** BEGIN **

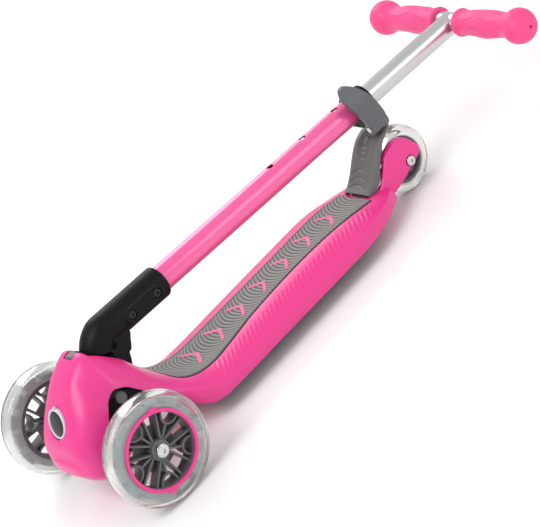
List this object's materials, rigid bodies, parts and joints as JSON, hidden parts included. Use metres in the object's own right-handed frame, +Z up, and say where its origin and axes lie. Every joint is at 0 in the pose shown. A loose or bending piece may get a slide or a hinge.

** END **
** BEGIN **

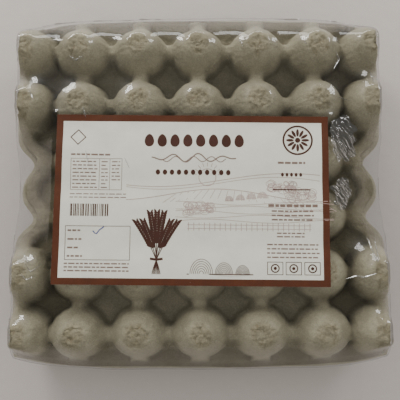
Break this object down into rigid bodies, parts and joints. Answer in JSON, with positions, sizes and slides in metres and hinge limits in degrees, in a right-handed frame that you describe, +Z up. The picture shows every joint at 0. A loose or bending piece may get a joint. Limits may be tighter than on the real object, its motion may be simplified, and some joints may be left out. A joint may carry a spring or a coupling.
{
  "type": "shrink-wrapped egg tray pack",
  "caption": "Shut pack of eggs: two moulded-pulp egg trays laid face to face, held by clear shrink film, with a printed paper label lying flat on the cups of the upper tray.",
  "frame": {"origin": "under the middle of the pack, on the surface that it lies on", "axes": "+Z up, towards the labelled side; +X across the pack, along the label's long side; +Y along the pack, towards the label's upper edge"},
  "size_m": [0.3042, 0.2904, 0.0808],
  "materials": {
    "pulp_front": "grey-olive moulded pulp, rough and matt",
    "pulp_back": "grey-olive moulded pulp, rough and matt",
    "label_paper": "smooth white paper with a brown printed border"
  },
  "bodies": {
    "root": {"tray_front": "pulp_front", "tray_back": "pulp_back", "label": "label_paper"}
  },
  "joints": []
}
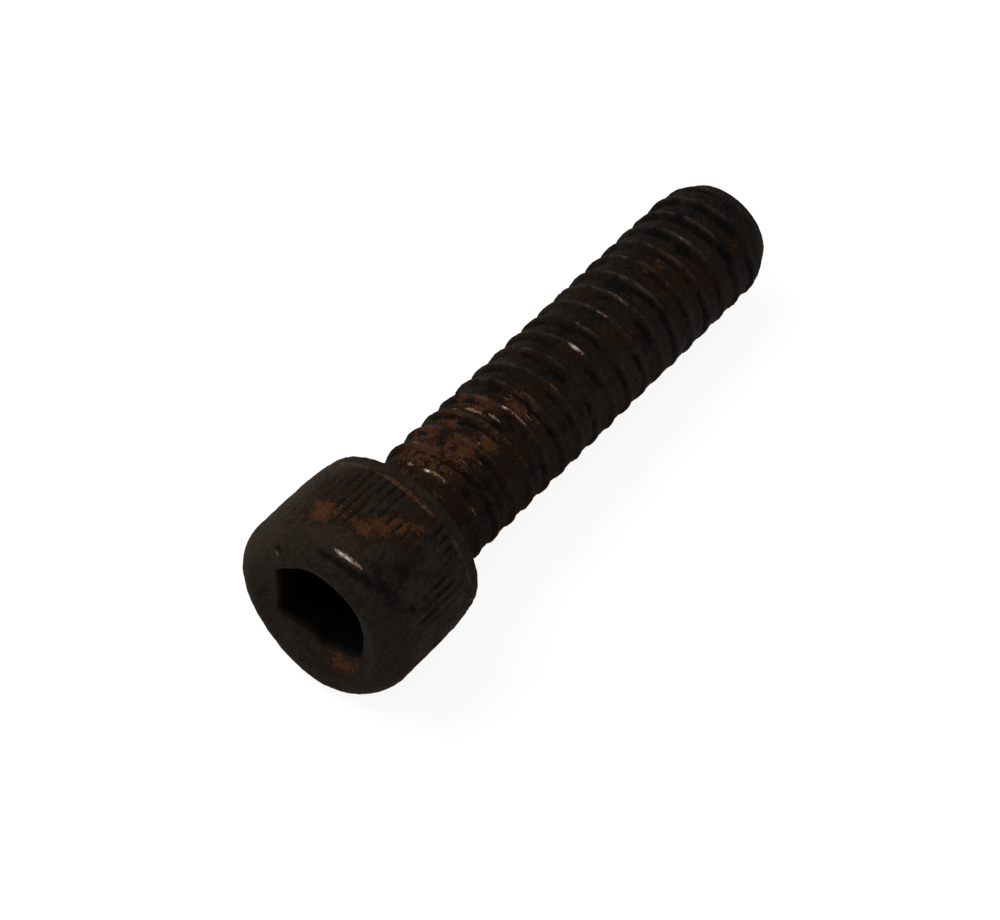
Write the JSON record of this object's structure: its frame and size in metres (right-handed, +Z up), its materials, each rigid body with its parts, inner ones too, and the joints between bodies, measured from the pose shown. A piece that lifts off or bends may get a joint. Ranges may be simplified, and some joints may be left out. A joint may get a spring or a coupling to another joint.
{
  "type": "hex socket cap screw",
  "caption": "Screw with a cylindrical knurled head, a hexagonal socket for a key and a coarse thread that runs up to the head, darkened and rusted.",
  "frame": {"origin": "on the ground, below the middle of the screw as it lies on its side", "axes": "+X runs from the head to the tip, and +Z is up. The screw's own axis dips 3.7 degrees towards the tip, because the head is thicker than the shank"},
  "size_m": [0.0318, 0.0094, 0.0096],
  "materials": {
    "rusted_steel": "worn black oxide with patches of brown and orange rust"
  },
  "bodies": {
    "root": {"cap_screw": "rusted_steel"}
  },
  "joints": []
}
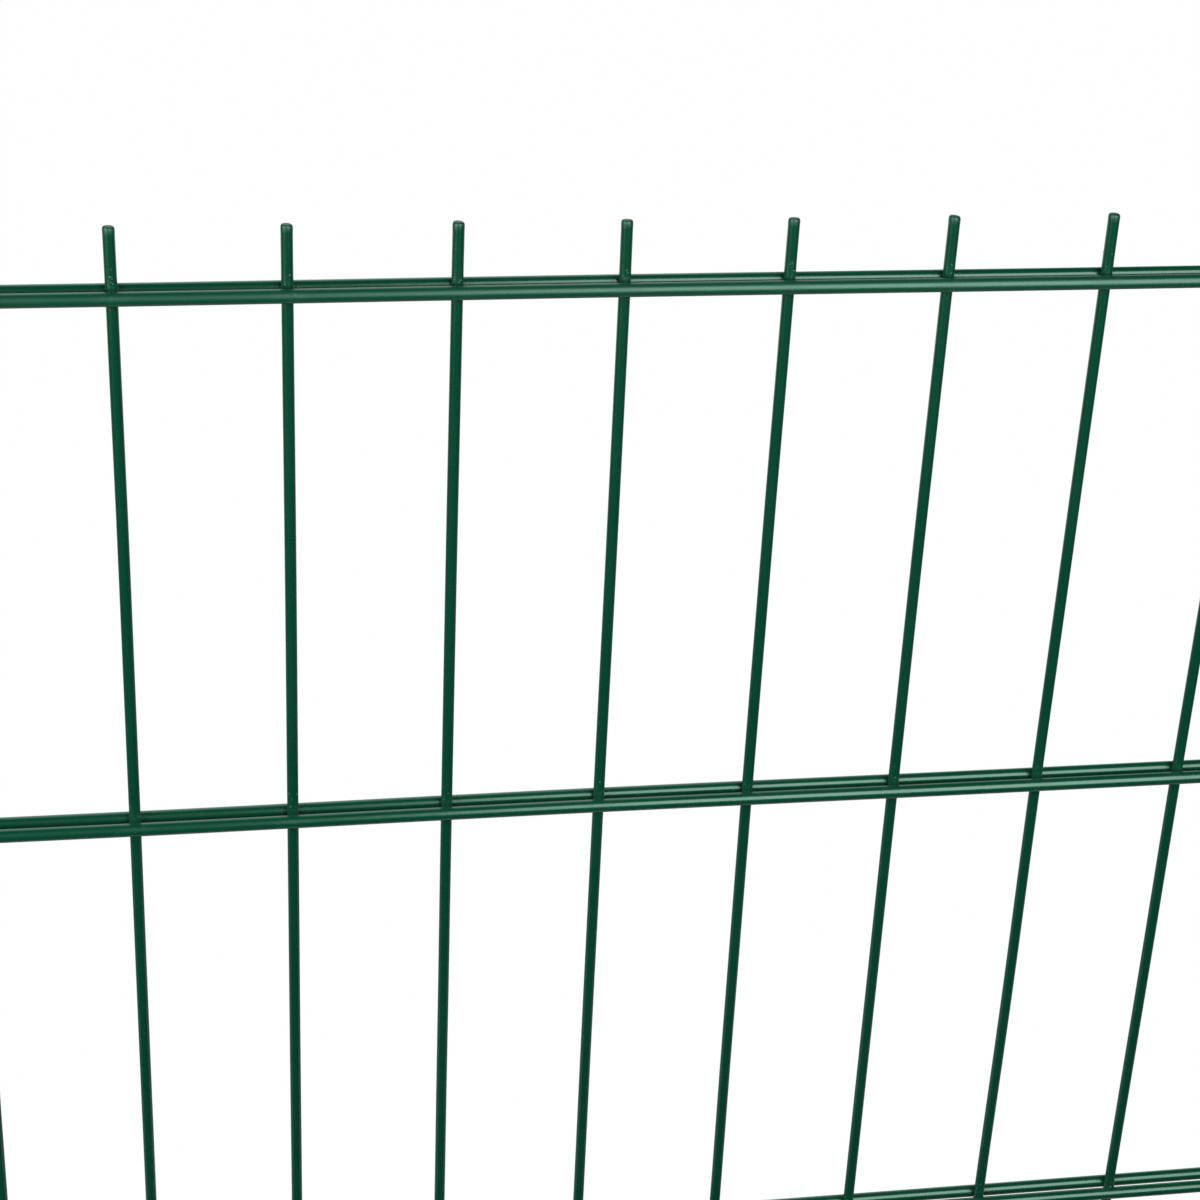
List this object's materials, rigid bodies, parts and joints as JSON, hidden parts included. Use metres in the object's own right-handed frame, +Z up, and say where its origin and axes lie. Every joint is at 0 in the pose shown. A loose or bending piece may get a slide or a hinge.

** END **

**SET EXERCISE**
Search the records for the string "from" and return every line in which it occurs.

**FINISHED ANSWER**
Write the JSON record of this object's structure: its frame and size in metres (right-handed, +Z up), its materials, each rigid body with its parts, inner ones too, and the joints between bodies, measured from the pose shown. A piece that lifts off or bends may get a joint. Ranges may be simplified, and some joints may be left out. A joint may get a spring or a coupling to another joint.
  "frame": {"origin": "on the ground, below the middle of the screw as it lies on its side", "axes": "+X runs from the head to the tip, and +Z is up. The screw's own axis dips 3.7 degrees towards the tip, because the head is thicker than the shank"},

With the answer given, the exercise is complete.